Un giorno o l’altro dovrò stilare una lista di tutte le band che sono state influenzate (o anche quella dei cloni, che è molto più lunga) dagli Hellemmer/Celtic Frost del primo periodo. Ne uscirebbe un elenco decisamente nutrito, e i
Malleus ci rientrerebbero di diritto. È impressionante quanto i nostri siano del tutto simili alle band del buon
Tom G. Warrior, come sound, come intenzioni, come songwriting. Se non fosse per la voce decisamente più blackosa questo “
Storm of the witchcraft” potrebbero spacciarvelo tranquillamente per materiale inedito degli Hellhammer ripescato in qualche polveroso archivio.

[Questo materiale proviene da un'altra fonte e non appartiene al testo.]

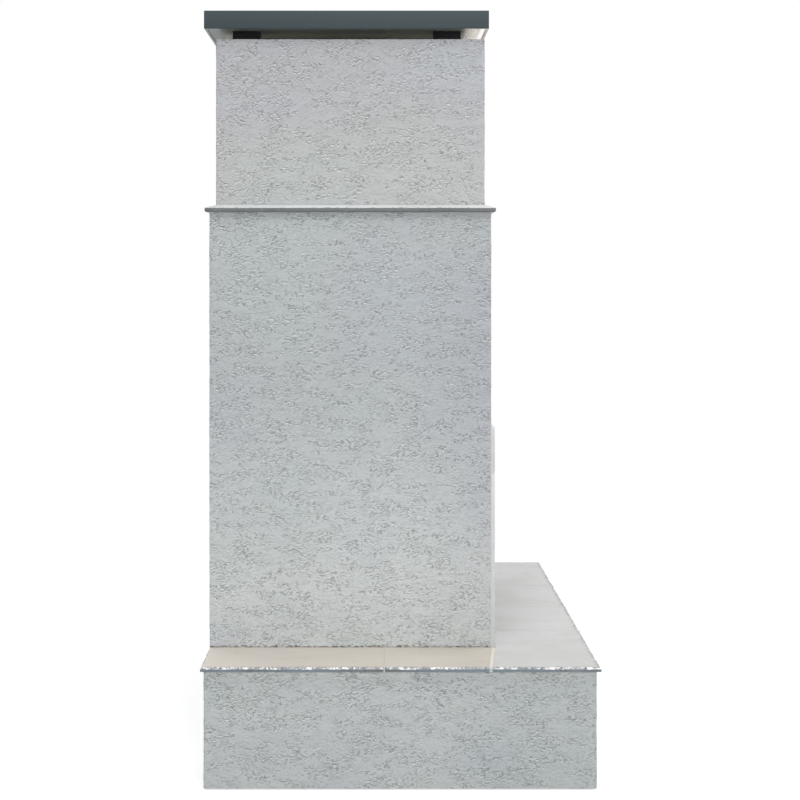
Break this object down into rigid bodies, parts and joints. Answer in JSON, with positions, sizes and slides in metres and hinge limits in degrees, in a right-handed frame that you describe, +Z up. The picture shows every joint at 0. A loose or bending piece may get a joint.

Ascoltate i feedback di chitarra, i riff morbosi e ripetuti all’infinito, le ritmiche di batteria, e ditemi voi se non ho ragione! La differenza la fa, appunto, la voce del singer (non chiedetemi chi sia, non è dato saperlo, visto che della band si conoscono soltanto i nomi dei componenti, e non gli strumenti suonati da ognuno di loro, anche se facendo una ricerca dovrebbe trattarsi di
The Channeler), che è decisamente di estrazione black metal, e può ricordare vagamente quella di
Nocturno Culto. Ed i Darkthrone, insieme i Bathory, rientrano senza dubbio tra le influenze del terzetto americano, che peraltro è sbucato fuori dal nulla ed è arrivato direttamente alla pubblicazione di questo EP, ovviamente autoprodotto, prima che venisse ristampato inizialmente dalla Blood Harvest e successivamente dalla
Regain Records.
Beh, che dire, so già che molti di voi staranno storcendo il naso convinti che in casi come questi si debba parlare di plagio. Io sono un po’ più clemente e parlo di totale devozione alla causa, oltre che di assoluto tributo ai padri fondatori di un certo tipo di metal estremo. E se avrete la pazienza di ascoltare a fondo i brani, troverete comunque una band che sa assolutamente il fatto suo, e nella famosa lista di cui sopra si troverebbero senza dubbio tra i primi posti, se la stilassimo anche in base alle qualità compositive.
Non state qui a chiedermi un track by track perché non avrebbe assolutamente alcun senso farlo. Il dischetto va ascoltato tutto di un fiato e va preso per quello che è, e cioè un sentito tributo alla scena estrema dei primissimi anni ’80, dal sound al look alle grafiche. Inutile e stupido sarebbe cercarvi dell’altro, non lo si troverebbe neanche dopo 100 ascolti. E in fondo è giustissimo così. L’intento della band era questo, e ci sono riusciti appieno. Certo, nulla che faccia gridare al miracolo, ma in questo periodo di prodotti finti e plasticosi, costruiti a tavolino solo per vendere qualche copia, ben vengano band come i
Malleus, sicuramente derivativi, ma altrettanto veri e portatori sani di attitudine metal, quella di una volta, quella che, purtroppo, oggi giorno quasi non esiste più. Viva l’underground!